A couple of last comments. This is "Mark I". I already have plans for another with a large rubber "O" ring sewn into the top, leaving a permanent round opening about 2" to 3" in diameter. This way, the whole last seam can be sewn and no hand stitching would be required. You would have more trouble turning it right side out, and stuffing it, but not unworkably.

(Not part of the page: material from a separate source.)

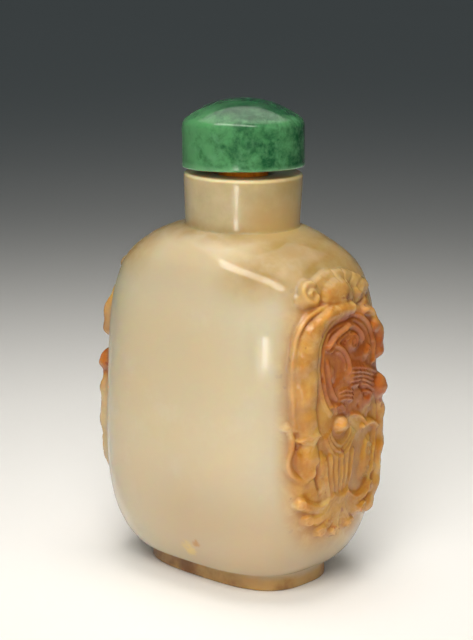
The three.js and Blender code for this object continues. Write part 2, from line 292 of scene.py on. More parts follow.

I also dreamed up a neat game to play with it if you have someone to shoot with and want to do just a bit more work. Get four cans of spray paint... yellow, red, white, and blue. After cutting the 8 pattern pieces, lay them out on newspaper in pairs and spray one pair each color. Let them dry really well, then, sew the ball together, but stagger the colors. Now you have a mutli-colored ball that will roll and get knocked around, presenting first one set of sections, then another. Think of them like a dart board... yellow is 10, red is 8, blue is 6 and white is 4. Now as two or more shooters shoot the ball, both luck and skill enter into the game. Will a yellow be visible on your side of the ball on your shot? Will you be able to hit it? If the ball is rolled wrong, maybe only half of a yellow will be visible... fine down your aim too much and you might miss entirely. Well, you get the idea...

Have fun, guys!

Captain Dick

P. S. I thought of another neat way to use it.... instead of sewing up the last seam, put velcro on it before you assemble all the parts. Don't stuff it, take it with you to hunting camp, folded flat. When you get there, stuff it with leaves and everybody can have fun and practice with it in off time. then empty it and take it home again.